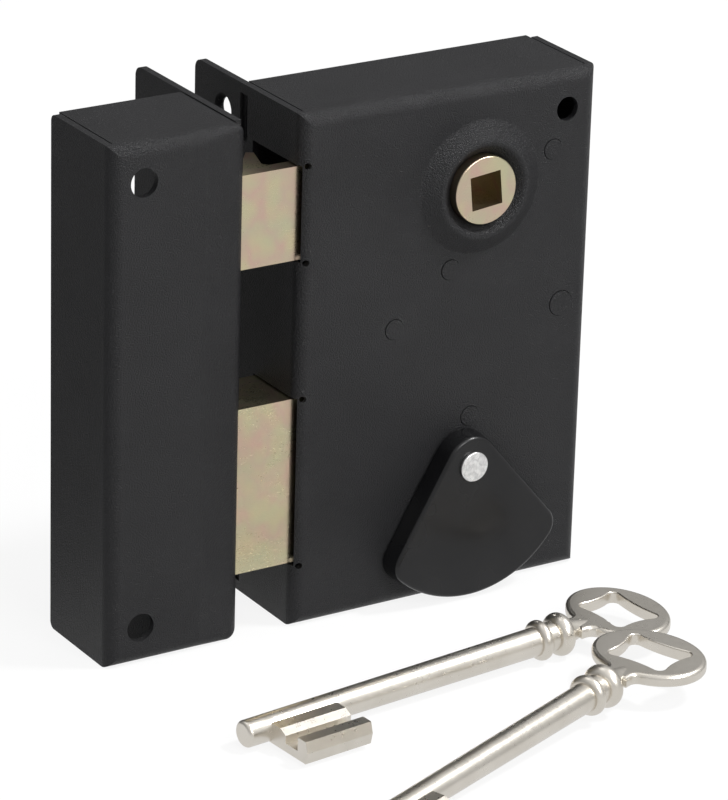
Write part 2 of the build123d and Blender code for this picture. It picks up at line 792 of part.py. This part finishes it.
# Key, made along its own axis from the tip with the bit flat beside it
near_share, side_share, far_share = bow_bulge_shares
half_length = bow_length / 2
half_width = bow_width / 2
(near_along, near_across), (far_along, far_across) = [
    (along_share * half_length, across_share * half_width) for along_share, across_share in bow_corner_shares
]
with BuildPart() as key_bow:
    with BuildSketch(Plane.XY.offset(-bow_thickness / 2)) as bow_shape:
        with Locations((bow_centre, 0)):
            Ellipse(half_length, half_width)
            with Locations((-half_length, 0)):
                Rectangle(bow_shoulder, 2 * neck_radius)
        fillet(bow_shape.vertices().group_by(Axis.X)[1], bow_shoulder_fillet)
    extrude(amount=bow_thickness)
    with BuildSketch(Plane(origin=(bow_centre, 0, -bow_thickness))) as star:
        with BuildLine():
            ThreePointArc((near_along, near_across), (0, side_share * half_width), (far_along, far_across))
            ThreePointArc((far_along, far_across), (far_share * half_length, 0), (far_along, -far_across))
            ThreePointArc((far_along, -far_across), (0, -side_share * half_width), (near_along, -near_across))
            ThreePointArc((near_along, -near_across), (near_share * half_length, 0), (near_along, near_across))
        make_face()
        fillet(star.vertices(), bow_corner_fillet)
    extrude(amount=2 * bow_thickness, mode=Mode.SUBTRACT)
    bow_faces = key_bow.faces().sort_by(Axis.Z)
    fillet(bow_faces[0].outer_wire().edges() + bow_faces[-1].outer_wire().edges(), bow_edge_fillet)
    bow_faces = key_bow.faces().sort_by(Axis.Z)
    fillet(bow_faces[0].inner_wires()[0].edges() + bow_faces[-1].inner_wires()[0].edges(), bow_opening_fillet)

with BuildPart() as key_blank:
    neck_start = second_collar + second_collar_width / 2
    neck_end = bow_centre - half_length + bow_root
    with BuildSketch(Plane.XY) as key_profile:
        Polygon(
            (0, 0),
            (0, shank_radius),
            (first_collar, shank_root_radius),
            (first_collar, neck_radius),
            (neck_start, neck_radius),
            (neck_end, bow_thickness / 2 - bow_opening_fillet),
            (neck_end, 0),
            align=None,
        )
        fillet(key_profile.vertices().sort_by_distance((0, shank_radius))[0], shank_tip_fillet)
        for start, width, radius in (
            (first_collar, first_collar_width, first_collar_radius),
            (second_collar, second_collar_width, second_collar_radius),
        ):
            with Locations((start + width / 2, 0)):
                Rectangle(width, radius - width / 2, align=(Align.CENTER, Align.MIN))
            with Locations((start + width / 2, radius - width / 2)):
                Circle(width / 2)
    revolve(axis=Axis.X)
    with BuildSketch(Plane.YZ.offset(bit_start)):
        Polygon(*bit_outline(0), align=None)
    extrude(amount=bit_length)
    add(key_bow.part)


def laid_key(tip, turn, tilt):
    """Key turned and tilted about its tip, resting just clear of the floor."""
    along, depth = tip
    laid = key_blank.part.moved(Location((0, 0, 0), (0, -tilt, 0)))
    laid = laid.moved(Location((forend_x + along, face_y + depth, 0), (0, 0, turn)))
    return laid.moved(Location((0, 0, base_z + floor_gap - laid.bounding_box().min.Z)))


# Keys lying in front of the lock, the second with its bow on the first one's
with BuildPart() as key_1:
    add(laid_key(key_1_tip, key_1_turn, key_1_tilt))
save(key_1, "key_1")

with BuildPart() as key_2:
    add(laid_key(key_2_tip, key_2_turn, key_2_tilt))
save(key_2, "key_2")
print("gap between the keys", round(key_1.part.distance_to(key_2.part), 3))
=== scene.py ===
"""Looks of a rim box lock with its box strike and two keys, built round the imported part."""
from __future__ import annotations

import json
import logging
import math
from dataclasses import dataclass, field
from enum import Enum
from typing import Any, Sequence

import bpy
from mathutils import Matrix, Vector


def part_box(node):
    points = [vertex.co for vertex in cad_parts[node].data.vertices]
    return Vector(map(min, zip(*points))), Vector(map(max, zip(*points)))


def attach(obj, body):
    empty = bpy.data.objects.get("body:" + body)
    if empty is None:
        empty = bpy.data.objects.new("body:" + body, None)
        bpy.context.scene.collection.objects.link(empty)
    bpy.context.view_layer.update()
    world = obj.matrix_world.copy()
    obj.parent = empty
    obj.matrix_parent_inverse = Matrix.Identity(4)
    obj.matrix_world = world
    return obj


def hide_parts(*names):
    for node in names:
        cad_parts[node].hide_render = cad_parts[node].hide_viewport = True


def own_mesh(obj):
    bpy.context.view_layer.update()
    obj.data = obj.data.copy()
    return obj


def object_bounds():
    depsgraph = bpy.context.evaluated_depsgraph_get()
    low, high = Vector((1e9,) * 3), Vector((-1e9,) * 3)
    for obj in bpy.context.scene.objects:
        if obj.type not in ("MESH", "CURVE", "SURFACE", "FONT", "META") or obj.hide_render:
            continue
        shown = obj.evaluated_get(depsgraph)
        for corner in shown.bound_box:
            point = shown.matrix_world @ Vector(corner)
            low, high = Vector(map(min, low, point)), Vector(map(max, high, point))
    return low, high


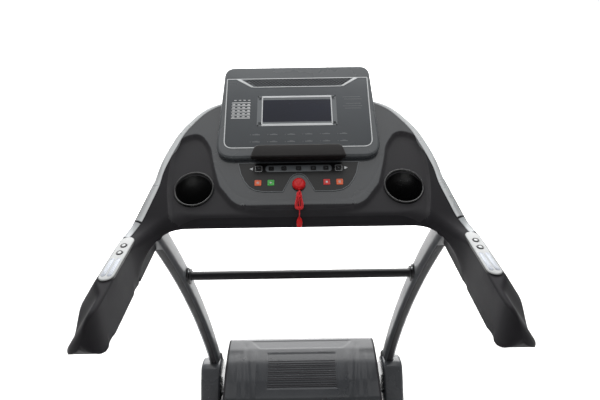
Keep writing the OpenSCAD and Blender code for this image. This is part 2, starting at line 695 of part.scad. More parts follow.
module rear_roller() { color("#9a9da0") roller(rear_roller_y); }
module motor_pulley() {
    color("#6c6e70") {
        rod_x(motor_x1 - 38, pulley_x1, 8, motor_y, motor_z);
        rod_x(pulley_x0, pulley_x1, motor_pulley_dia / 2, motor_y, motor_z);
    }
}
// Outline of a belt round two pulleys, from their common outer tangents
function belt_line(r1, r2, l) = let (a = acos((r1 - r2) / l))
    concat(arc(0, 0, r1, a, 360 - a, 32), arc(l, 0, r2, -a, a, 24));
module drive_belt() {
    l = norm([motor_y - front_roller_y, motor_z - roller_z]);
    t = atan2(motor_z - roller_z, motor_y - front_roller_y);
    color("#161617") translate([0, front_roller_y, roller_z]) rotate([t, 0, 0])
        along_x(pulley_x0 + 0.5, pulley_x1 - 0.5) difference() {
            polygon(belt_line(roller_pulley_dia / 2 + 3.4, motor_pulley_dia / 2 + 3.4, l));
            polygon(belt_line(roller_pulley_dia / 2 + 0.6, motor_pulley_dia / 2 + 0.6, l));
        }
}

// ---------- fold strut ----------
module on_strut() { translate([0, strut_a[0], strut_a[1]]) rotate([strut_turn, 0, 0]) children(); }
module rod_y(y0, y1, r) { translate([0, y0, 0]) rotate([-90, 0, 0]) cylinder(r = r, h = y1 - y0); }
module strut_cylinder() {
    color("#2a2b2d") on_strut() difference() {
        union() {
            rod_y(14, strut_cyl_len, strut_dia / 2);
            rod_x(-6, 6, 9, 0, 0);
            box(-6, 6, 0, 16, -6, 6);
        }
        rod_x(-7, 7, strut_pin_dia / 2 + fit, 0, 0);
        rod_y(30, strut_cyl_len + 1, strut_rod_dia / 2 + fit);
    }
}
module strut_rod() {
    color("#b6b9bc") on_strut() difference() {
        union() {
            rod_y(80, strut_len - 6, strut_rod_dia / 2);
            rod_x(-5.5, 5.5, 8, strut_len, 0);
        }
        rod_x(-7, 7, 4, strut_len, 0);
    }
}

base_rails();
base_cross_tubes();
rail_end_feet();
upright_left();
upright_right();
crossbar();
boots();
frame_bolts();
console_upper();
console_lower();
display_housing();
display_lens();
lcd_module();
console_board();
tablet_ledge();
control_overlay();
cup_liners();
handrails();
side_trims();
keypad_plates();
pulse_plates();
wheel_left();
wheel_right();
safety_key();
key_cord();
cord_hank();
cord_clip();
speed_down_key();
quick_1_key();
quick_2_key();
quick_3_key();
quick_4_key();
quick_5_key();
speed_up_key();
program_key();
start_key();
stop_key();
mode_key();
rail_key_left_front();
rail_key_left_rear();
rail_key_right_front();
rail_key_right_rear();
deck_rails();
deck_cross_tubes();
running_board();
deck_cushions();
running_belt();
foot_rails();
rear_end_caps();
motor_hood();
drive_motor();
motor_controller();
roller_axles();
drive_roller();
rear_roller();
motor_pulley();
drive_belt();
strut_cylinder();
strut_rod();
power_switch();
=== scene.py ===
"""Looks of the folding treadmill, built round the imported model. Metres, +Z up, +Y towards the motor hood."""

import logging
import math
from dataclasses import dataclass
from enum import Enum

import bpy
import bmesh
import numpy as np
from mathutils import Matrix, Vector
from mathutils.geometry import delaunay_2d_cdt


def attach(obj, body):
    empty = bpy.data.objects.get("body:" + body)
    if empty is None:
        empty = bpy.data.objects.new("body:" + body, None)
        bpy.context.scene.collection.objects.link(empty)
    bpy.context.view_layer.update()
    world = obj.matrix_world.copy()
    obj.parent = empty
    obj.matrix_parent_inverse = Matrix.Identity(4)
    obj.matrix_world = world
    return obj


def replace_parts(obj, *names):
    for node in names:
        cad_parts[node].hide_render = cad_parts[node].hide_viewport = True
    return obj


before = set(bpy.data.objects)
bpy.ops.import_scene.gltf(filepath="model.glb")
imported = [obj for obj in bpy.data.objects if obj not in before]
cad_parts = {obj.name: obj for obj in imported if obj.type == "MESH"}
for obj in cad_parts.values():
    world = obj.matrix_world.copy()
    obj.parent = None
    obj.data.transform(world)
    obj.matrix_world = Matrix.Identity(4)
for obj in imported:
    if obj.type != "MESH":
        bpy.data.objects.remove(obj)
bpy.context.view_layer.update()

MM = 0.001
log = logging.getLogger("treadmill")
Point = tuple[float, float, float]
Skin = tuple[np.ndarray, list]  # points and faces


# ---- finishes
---
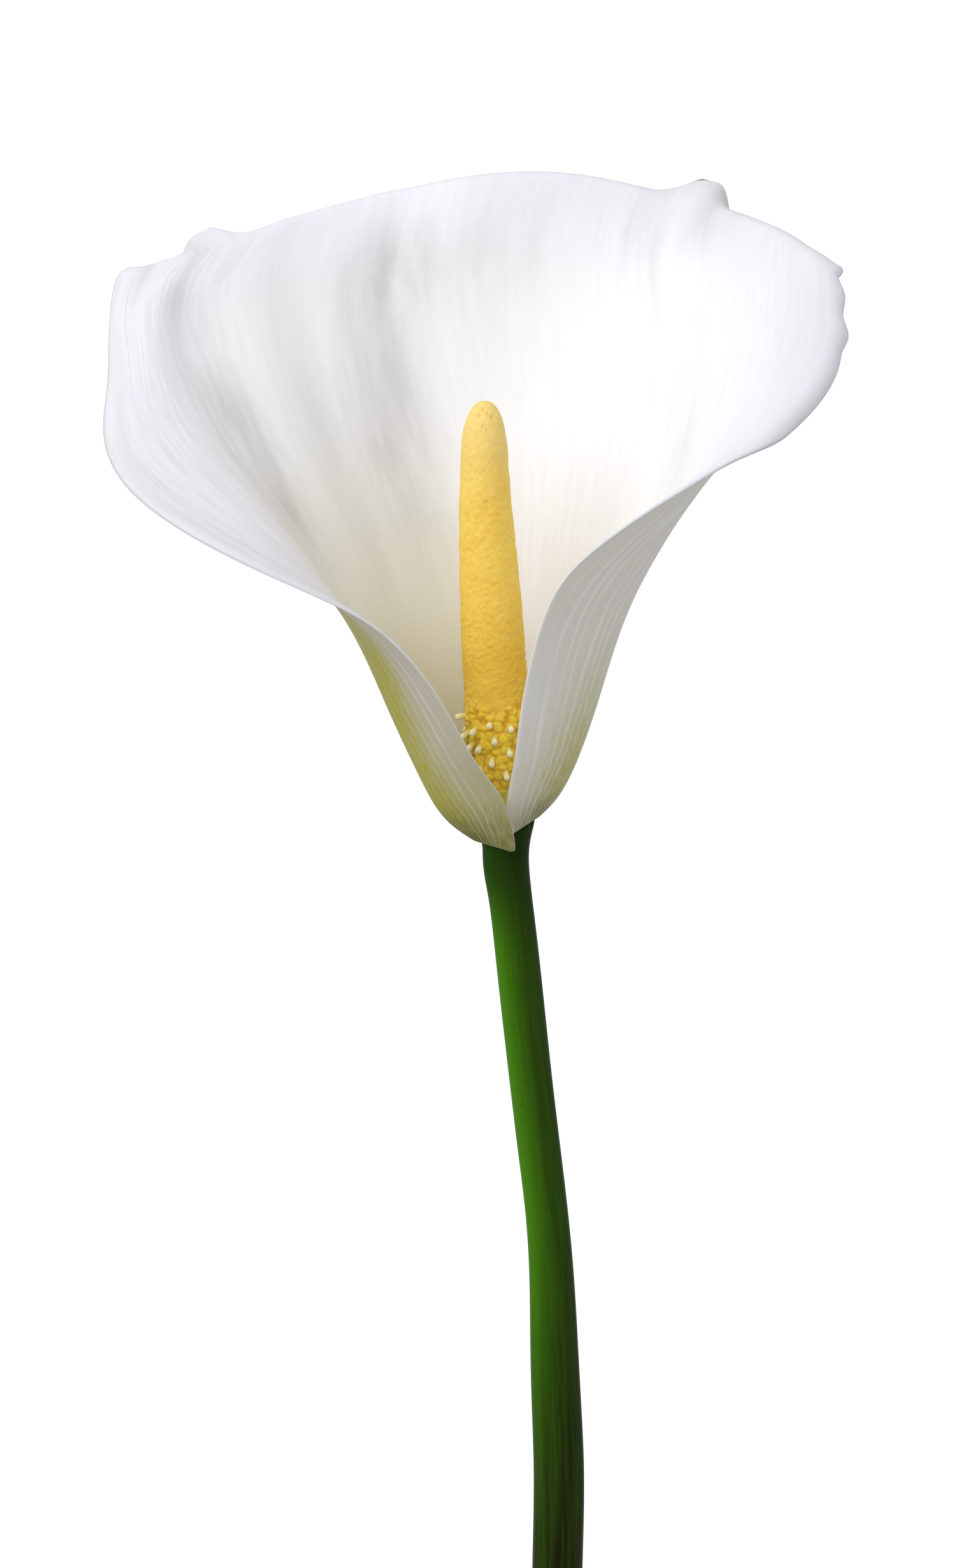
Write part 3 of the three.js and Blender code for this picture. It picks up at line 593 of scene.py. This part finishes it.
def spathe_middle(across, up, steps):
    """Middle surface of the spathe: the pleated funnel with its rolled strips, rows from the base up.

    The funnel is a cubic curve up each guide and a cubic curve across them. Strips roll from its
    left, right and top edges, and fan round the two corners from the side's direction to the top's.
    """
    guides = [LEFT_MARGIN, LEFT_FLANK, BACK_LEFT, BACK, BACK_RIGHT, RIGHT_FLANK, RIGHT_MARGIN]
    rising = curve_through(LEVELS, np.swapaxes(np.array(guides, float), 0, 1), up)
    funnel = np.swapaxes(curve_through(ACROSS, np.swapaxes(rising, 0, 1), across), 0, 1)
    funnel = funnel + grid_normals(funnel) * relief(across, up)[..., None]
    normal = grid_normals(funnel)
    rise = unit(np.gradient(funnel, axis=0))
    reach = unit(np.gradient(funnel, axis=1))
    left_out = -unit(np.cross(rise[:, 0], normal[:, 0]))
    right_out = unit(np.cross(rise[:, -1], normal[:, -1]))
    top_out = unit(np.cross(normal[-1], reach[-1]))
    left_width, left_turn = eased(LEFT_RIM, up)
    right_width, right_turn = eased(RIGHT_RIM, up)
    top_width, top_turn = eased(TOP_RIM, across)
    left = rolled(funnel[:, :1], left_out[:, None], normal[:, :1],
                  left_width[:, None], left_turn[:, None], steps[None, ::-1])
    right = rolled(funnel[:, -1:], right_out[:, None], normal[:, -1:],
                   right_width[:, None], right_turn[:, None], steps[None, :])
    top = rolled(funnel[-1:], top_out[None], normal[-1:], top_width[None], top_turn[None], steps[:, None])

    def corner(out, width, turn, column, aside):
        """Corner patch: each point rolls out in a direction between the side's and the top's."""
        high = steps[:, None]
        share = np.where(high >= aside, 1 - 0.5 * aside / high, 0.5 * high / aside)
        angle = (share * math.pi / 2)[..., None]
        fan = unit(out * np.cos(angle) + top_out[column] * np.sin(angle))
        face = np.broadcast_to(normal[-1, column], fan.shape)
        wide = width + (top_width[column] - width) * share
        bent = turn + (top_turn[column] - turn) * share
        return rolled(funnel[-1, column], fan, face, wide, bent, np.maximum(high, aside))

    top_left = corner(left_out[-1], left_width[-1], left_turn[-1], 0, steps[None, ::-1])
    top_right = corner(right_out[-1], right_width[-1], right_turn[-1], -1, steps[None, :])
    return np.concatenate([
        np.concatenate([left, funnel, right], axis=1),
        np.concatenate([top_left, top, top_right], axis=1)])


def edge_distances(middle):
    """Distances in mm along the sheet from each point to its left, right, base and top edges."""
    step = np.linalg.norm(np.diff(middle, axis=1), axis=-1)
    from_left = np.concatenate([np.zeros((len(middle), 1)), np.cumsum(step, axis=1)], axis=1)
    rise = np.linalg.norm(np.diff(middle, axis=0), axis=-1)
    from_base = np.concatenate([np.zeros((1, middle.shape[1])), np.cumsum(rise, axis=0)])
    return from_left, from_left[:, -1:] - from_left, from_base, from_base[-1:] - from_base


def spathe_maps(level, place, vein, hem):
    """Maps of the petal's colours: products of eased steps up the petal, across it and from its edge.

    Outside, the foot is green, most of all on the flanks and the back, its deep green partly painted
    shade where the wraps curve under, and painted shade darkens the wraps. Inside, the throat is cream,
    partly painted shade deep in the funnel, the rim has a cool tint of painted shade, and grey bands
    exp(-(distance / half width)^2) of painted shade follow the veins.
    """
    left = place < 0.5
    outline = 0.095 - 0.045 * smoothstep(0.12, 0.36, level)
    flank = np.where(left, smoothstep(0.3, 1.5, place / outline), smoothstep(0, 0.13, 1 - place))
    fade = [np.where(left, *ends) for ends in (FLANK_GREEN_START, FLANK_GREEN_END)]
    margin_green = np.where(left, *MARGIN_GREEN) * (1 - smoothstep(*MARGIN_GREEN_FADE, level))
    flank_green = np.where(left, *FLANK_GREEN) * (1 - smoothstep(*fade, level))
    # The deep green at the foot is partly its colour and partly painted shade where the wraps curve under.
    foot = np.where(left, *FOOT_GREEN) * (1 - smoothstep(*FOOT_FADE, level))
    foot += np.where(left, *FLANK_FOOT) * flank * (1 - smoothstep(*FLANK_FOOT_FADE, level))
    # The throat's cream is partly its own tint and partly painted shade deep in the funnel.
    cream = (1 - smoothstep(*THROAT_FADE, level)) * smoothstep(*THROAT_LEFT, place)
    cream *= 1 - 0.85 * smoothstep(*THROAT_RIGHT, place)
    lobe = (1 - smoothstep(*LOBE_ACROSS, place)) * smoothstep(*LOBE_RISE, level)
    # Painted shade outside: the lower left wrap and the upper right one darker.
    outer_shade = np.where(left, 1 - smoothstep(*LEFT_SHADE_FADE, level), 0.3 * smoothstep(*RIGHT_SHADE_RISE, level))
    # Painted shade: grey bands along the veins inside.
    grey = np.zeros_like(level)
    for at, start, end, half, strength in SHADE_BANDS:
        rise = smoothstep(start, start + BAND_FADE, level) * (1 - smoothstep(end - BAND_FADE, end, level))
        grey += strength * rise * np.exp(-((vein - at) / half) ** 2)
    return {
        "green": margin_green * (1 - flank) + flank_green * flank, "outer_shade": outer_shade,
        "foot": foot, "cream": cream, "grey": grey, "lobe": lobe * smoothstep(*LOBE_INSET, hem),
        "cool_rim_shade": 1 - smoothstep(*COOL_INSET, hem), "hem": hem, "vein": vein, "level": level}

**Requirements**
Give again the run of lines that opens at the line with "Write part 3" and closes at the line with "top_turn[None], steps[:, None])", exactly, and only that run.

**Correct output**
Write part 3 of the three.js and Blender code for this picture. It picks up at line 593 of scene.py. This part finishes it.
def spathe_middle(across, up, steps):
    """Middle surface of the spathe: the pleated funnel with its rolled strips, rows from the base up.

    The funnel is a cubic curve up each guide and a cubic curve across them. Strips roll from its
    left, right and top edges, and fan round the two corners from the side's direction to the top's.
    """
    guides = [LEFT_MARGIN, LEFT_FLANK, BACK_LEFT, BACK, BACK_RIGHT, RIGHT_FLANK, RIGHT_MARGIN]
    rising = curve_through(LEVELS, np.swapaxes(np.array(guides, float), 0, 1), up)
    funnel = np.swapaxes(curve_through(ACROSS, np.swapaxes(rising, 0, 1), across), 0, 1)
    funnel = funnel + grid_normals(funnel) * relief(across, up)[..., None]
    normal = grid_normals(funnel)
    rise = unit(np.gradient(funnel, axis=0))
    reach = unit(np.gradient(funnel, axis=1))
    left_out = -unit(np.cross(rise[:, 0], normal[:, 0]))
    right_out = unit(np.cross(rise[:, -1], normal[:, -1]))
    top_out = unit(np.cross(normal[-1], reach[-1]))
    left_width, left_turn = eased(LEFT_RIM, up)
    right_width, right_turn = eased(RIGHT_RIM, up)
    top_width, top_turn = eased(TOP_RIM, across)
    left = rolled(funnel[:, :1], left_out[:, None], normal[:, :1],
                  left_width[:, None], left_turn[:, None], steps[None, ::-1])
    right = rolled(funnel[:, -1:], right_out[:, None], normal[:, -1:],
                   right_width[:, None], right_turn[:, None], steps[None, :])
    top = rolled(funnel[-1:], top_out[None], normal[-1:], top_width[None], top_turn[None], steps[:, None])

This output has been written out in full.